I just finished an article for The Pioneer Museum Quarterly on Fred Bottler, a pioneer rancher in the Yellowstone River’s Paradise Valley north of Yellowstone National Park. Bottler built the first ranch in the valley halfway between Bozeman and Mammoth Hot Springs. That made it an ideal stopping point for early expeditions exploring the park so dozens of park journals and reminiscences mention Bottler’s ranch.
Bottler knew the Yellowstone Park area well because he had prospected for gold in there 1860s. That made him an ideal guide, and he accompanied several people who visited the upper Yellowstone in the 1870s.
My article provides Bottler’s biographical information and recounts stories about him. One of those stories, told by Bottler’s son, Floyd, concerns a pair of needle guns, which were an early type of repeating rifle.
Floyd said his father won the guns in a card game with soldiers at Fort Ellis, an army post near Bozeman. Although Bottler knew the guns technically were government property, he thought they would be handy if Indians attacked his isolated ranch. He decided to keep them.
An officer at Fort Ellis, Lieutenant Gustavus Doane (who had a remarkable moustache), heard that Bottler had the guns and decided to retrieve them. Floyd said that when Doane arrived at Bottler’s house, the rancher invited him in and seated him where he could see the guns hanging on a wall.
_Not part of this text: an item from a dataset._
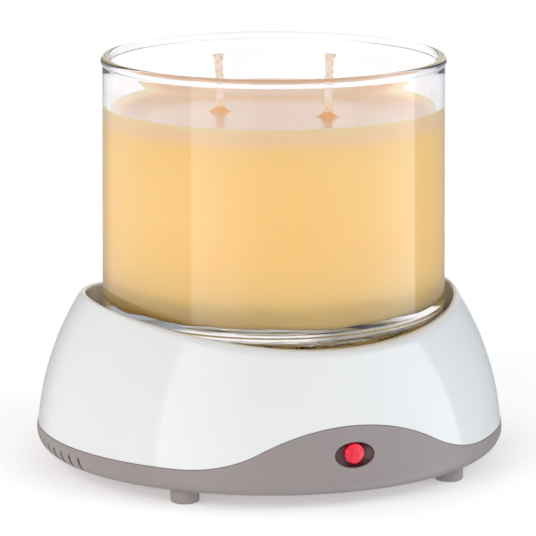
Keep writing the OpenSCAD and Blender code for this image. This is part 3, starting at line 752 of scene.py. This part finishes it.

Floyd said Doane would look at the guns, then look at Fred, and then back at the guns. Finally, Doane told Bottler that a man living on the edge of Indian country needed such guns and he could keep them—but only if he kept them out of sight when he visited the fort.
Then, Floyd said, “Their eyes met again and held for a long moment. Then both men rose and the hands met in a strong clasp”
I couldn’t resist quoting that directly in my article. But when I asked Ann Butterfield, the Pioneer Museum Associate Director, to read a draft of my article, she objected. She said she liked what I had written, except for that “gazed into each other’s eyes” stuff. “Men just don’t act that way,” she added with a scoff.
I immediately checked my source and confirmed that I had quoted Floyd accurately. I assured Ann of that, but she was’t really mollified. That made me think.
It’s my job to present old stories for today’s readers. I want people to read straight through my stuff and say: “That’s interesting.” I don’t want them stop and say: “This just doesn’t sound right”—even if it is right.
I also like to quote exactly what people wrote because their word choices make personalities and emotions shine through. It’s always a balancing act to decide when modern sensibilities might collide with old fashioned ways of saying things.
When I turned in final draft of my article, it didn’t contain the “gazed into each others eyes” quote. Writing narrative history is not just about getting the facts right; it’s also about getting the reader’s experience right. If it distracts, it’s got to go.
The Pioneer Museum Quarterly will publish my article on Fred Bottler in a few weeks. I’ll let you know when it’s available. Then you can decide if I made the right choice.
— Photo detail from the Yellowstone Digital Slide File.
— You can read an excerpt from my article on Fred Bottler here.
— To see related posts, click on “Narrative History” under the Categories Button on the right side of this page.
3 thoughts on “On Writing: Narrative History Requires More Than Getting the Facts Right”
I don’t agree with Ann Butterfield.
I didn’t react to the quote the way Ann did either, but the point of my little essay is that it doesn’t matter. If something disrupts a person’s reading, then it’s a problem. If I thought there were only a few people who would react as Ann did, I would have retained the quote. I thought there might be a significant number so I dropped it. Perhaps I was wrong. Thanks for your comment.
Mr. Miller, as a preacher in the Lutheran tradition I am always trying to balance the literal translation with what we call a “dynamic equivalence”. Glad to know modern historians have similar, at least analogous, decisions to make. I don’t know if this pertains, but I’d like to share an anecdote that I don’t think I’ll forget easily. In David McCollough’s “John Adams” there is a scene in which Benjamin Franklin and John Adams share a bed in a roadhouse. I imagine that scene disturbs many readers, even if it has nothing to do with the reasons for which male bed-sharing is currently disturbing to many of us.